I can hear your complaints now. You don't know. And the reason you don't know is that you don't know if the two Assault IIIs arise out of the same criminal episode. If the same criminal episode, he's a 6I on count 2. If separate criminal episodes, he's a 6D. And if you don't know how many criminal episodes, how can you answer the question?

I submit you do know the answer. He's a 6I. The reason is, it is the state's burden to prove criminal history for the purpose of sentencing guidelines.

213-004-0013(3) Except to the extent any disputed part is thereafter changed by agreement of the district attorney and the defendant with the approval of the sentencing judge, the state shall have the burden of producing further evidence to satisfy its burden of proof as to any disputed part or parts of the criminal history and the sentencing judge shall allow the state reasonable time to produce such evidence to establish the disputed portion of the criminal history by a preponderance of the evidence.

Here's a little more detail. The criminal history score is based on defendant's criminal history other than his "current crime or crimes of conviction." ORS-213-004-006(2). The burden is on the state to prove his criminal history, which necessarily includes proving that a conviction is not a "current crime" of conviction. State v. Allen, 151 Or App 281, 283 (1997)("Defendant argues that the trial court erred in doing so, because the applicable sentencing rule, OAR 253-04-006(2), does not permit the "current crime or crimes of conviction" to be considered part of his criminal history. We agree and remand for resentencing.")

If the burden is on the state, and the state cannot show that these crimes are from separate criminal episodes, then the state has not met its burden to show that the first assault III is part of the defendant's criminal history for the purpose of calculating defendant's criminal history.

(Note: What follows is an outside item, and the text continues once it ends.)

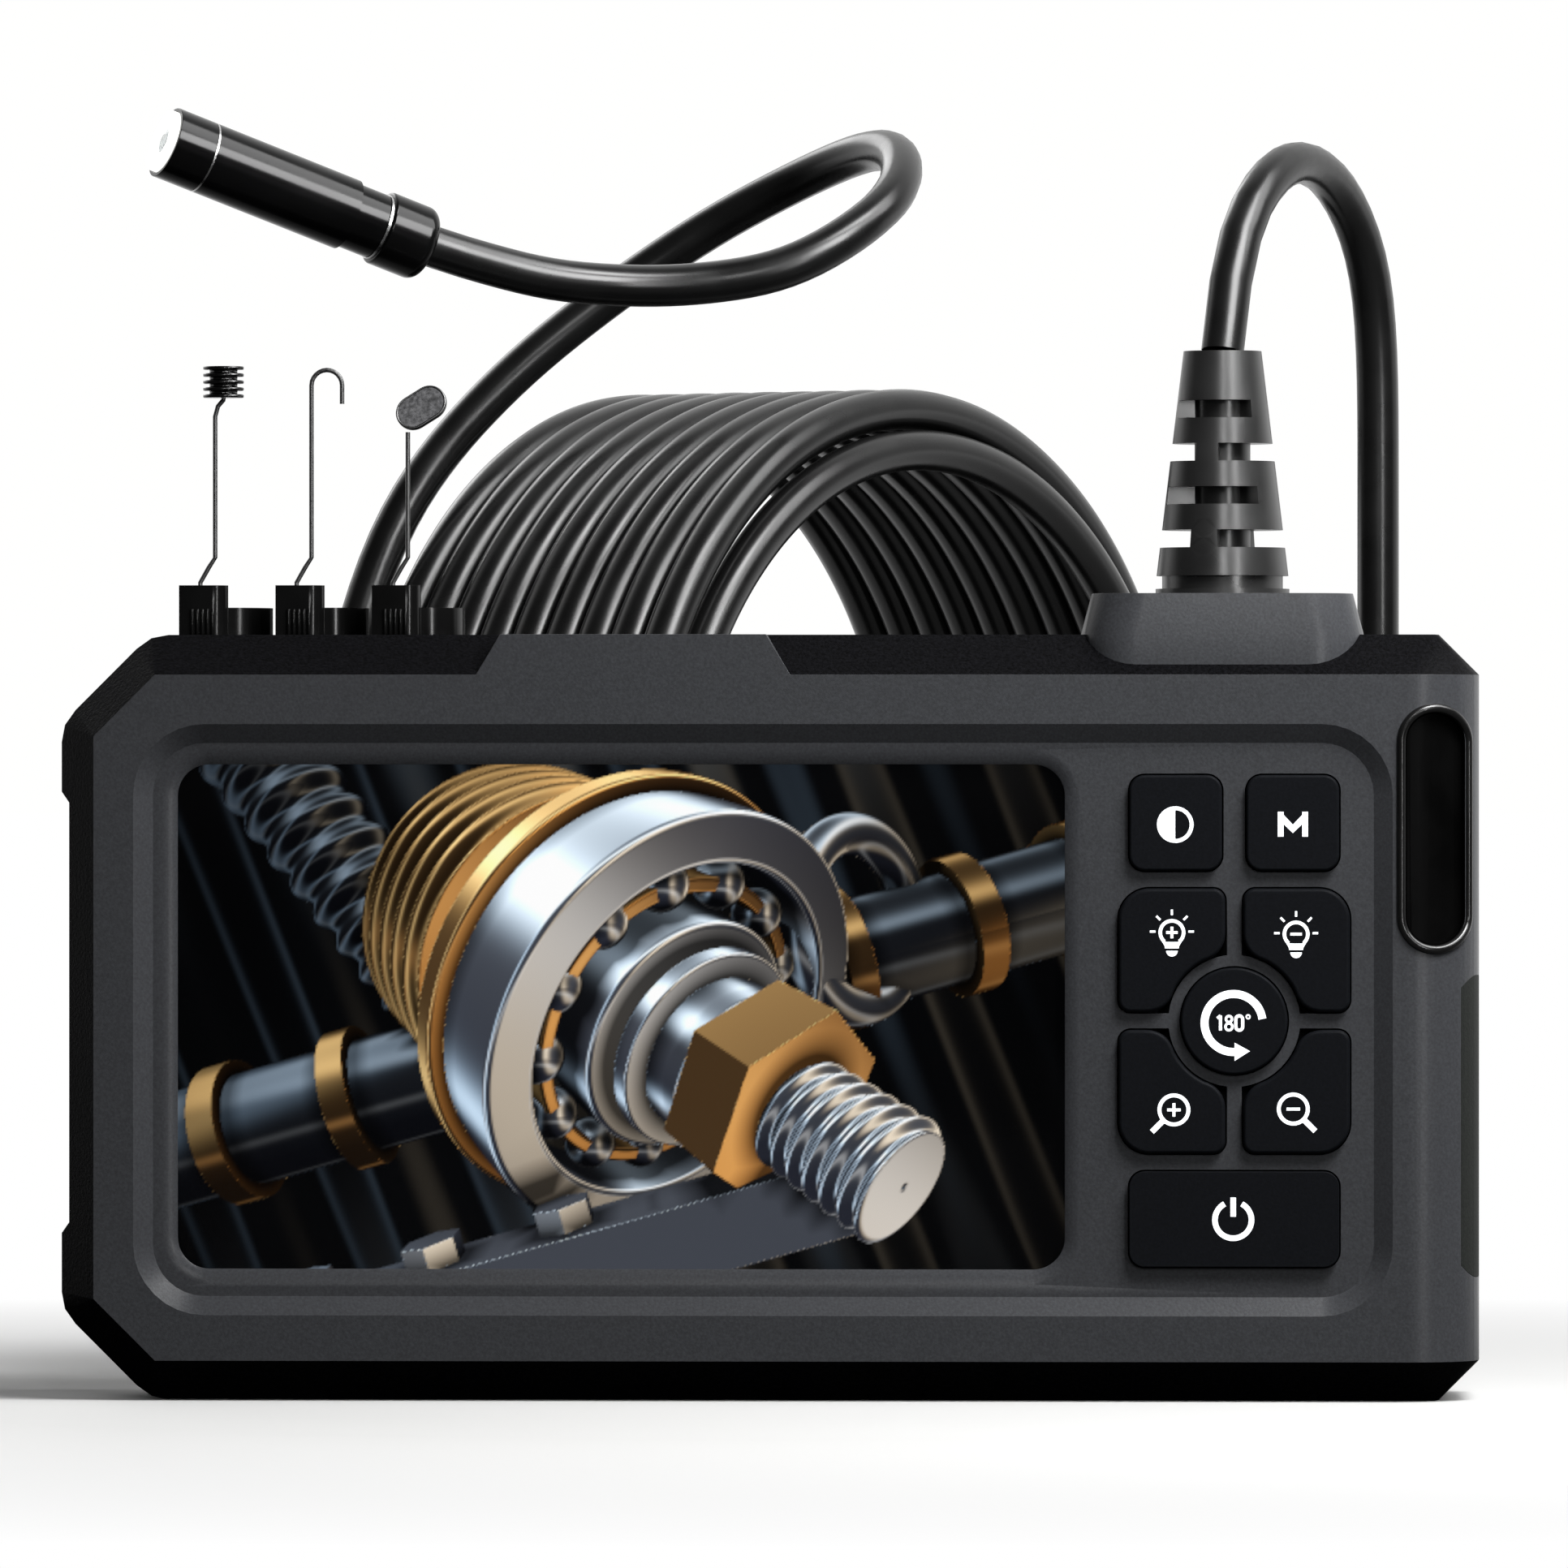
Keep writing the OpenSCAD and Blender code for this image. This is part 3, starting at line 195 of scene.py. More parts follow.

Okay, you might be thinking this is trivial, because convincing a judge whether two or more crimes arose from separate criminal episodes never hinged on whose burden it was. But the allocation of burden makes a big difference in one very important way: if it's the state's burden to prove that the crimes are from separate criminal episodes, then the finding of separate criminal episodes is a Blakely factor. This is because such a finding increases the defendant's sentence, and therefore, it must be proven to the jury if it can't be determined from the indictment or the plea petition. If the jury was never asked whether the crimes arose from separate criminal episodes, then the judge is powerless to make that finding himself.

On the other hand, if it's the defendant's burden to prove the crimes are from the same criminal episode, then such a finding would reduce the defendant's sentence, and it is not a Blakely factor.

And here's the kicker. I've now read two briefs from the Oregon AG's office which contest the defendant's argument that a finding of separate criminal episodes is a Blakely factor. Those two briefs make the same legal argument in opposition. And it's the only legal argument the state makes: the burden is on the defendant to show the crimes arise from one criminal episode.

Again, that's it. That's the only argument that the state -- at the appellate level -- has mustered against what I have long called the Mallory rule, based on State v. Mallory. If I am correct -- as I lay out in the first half of this post -- that the burden is on the state to prove separate criminal episodes, then the state has no other objection to the claim that such a finding is a Blakely fact.

And if it's a Blakely fact (assuming that the dates in the indictment overlap), that means the state has to give written notice within 60 days of arraignment or 15 days before trial (whichever is earlier) of an intent to prove separate criminal episodes. It means that if they don't give notice, and they don't prove the fact to a jury, the defendant's criminal history score won't reconstitute, and he won't become REPO for subsequent counts if he's not REPO for the first count. Lots and lots of good stuff. (Plenty of Mallory posts on this website that discuss other aspects of this rule.)